------ Input for this task ------

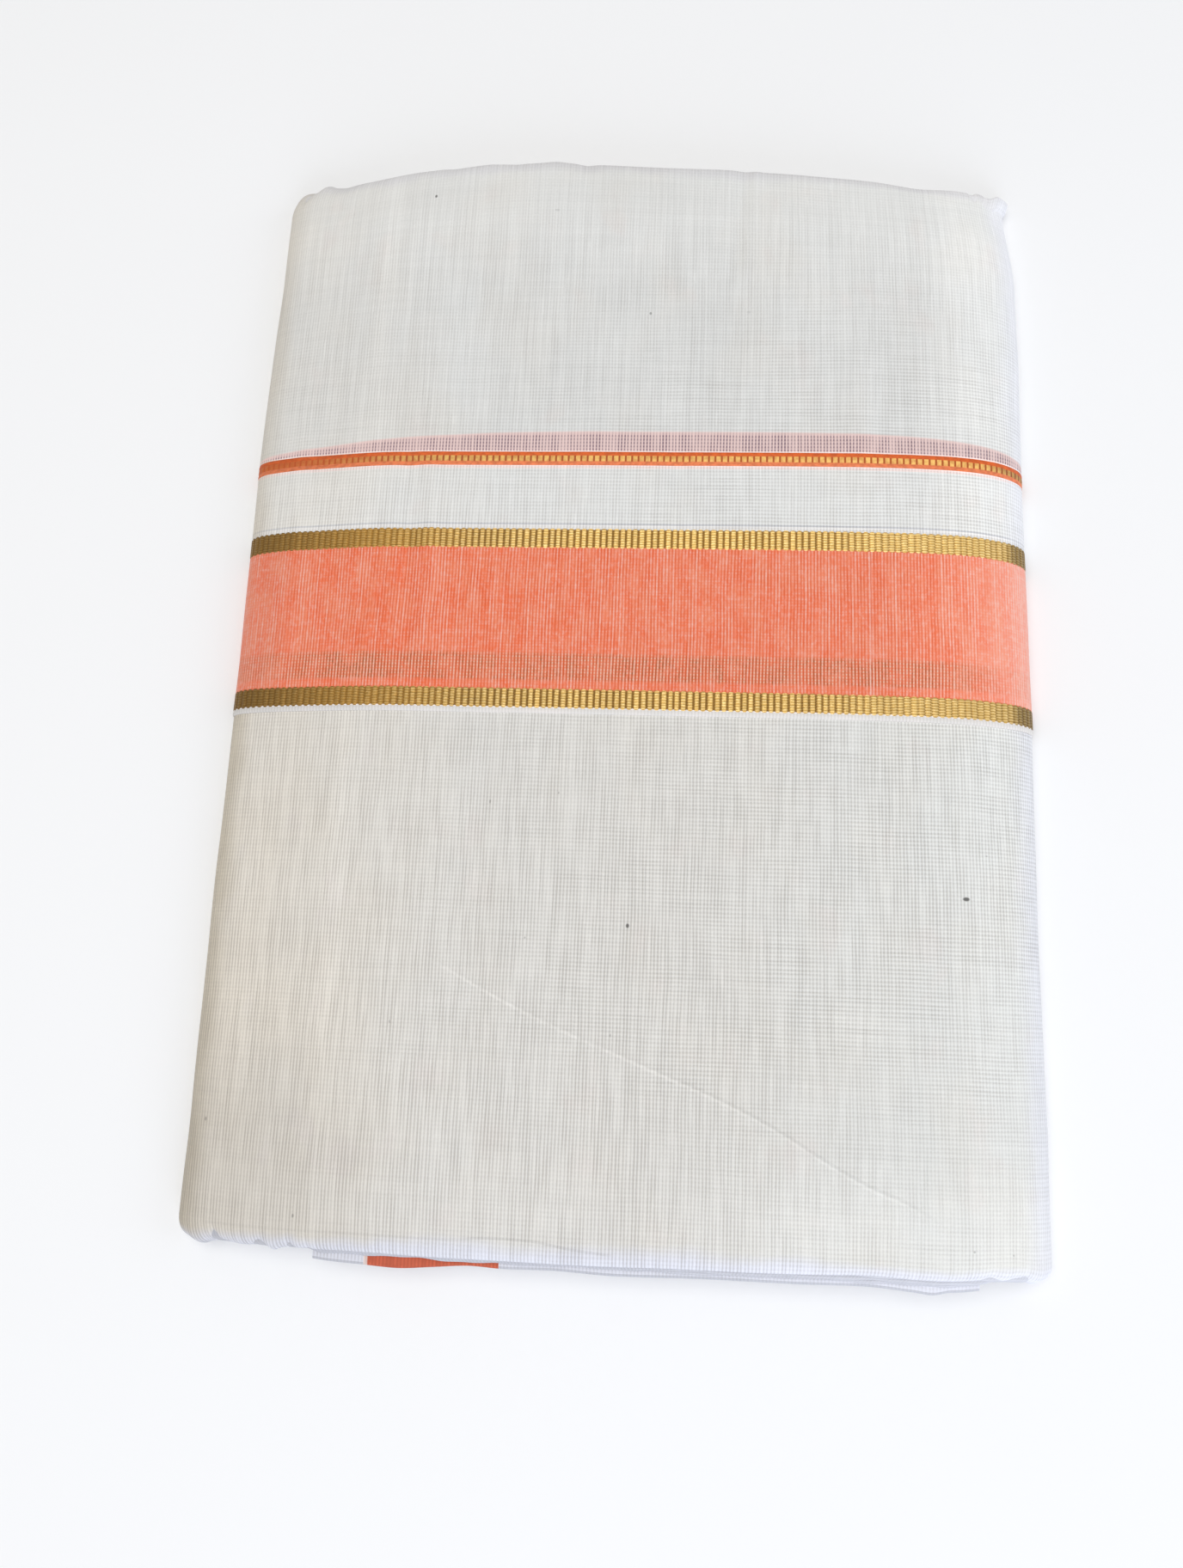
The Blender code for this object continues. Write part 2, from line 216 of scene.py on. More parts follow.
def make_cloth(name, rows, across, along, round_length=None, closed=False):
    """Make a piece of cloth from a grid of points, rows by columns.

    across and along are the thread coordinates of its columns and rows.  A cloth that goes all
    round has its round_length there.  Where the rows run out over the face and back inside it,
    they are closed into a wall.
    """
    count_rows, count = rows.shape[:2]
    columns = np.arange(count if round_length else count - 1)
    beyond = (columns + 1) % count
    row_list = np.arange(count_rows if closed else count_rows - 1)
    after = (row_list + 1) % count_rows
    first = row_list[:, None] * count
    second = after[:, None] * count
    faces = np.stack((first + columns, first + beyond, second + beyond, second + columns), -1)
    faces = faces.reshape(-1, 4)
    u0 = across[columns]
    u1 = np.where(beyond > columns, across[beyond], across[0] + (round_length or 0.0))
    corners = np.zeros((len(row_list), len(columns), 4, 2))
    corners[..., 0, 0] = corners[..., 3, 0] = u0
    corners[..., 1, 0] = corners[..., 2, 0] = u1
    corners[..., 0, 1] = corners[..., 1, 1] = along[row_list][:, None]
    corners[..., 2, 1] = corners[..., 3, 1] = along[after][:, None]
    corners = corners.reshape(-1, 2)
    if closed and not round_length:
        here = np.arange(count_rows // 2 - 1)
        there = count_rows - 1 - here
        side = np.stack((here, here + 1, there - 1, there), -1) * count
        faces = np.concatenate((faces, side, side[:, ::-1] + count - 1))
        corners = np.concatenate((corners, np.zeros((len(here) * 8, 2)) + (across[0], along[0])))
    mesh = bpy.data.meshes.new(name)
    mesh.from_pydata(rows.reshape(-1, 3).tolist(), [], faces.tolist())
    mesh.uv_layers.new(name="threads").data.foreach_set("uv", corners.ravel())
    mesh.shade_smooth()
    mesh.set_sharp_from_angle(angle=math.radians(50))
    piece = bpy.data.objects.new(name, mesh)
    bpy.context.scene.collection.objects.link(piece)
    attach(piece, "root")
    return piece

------
------ Input for this task ------

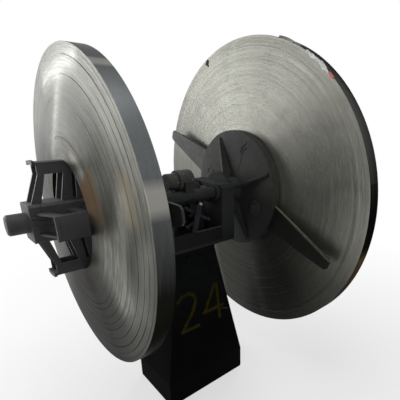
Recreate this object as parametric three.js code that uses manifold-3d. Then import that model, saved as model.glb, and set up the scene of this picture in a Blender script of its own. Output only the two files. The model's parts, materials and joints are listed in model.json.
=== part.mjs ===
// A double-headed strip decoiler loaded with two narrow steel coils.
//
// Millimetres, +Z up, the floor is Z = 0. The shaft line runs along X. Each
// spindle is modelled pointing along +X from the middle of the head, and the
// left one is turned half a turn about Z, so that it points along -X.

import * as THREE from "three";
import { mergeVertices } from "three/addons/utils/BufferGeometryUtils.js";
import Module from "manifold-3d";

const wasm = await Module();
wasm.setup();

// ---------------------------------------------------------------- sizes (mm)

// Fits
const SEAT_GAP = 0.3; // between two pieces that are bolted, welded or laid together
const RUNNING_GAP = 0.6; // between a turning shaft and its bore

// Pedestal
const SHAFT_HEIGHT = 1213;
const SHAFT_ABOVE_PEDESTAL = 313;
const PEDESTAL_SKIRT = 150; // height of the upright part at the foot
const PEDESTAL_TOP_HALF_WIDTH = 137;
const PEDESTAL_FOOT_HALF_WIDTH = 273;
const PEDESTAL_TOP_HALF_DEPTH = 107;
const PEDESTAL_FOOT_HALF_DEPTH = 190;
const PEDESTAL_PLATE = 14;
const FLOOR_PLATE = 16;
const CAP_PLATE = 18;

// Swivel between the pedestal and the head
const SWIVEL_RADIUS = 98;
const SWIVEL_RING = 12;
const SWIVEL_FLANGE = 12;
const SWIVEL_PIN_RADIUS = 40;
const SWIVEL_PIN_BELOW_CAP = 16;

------

Everything from the line containing "Recreate this object" down to the line containing "const RUNNING_GAP = 0.6;" should be repeated exactly, with both end lines kept and no other lines added.

Recreate this object as parametric three.js code that uses manifold-3d. Then import that model, saved as model.glb, and set up the scene of this picture in a Blender script of its own. Output only the two files. The model's parts, materials and joints are listed in model.json.
=== part.mjs ===
// A double-headed strip decoiler loaded with two narrow steel coils.
//
// Millimetres, +Z up, the floor is Z = 0. The shaft line runs along X. Each
// spindle is modelled pointing along +X from the middle of the head, and the
// left one is turned half a turn about Z, so that it points along -X.

import * as THREE from "three";
import { mergeVertices } from "three/addons/utils/BufferGeometryUtils.js";
import Module from "manifold-3d";

const wasm = await Module();
wasm.setup();

// ---------------------------------------------------------------- sizes (mm)

// Fits
const SEAT_GAP = 0.3; // between two pieces that are bolted, welded or laid together
const RUNNING_GAP = 0.6; // between a turning shaft and its bore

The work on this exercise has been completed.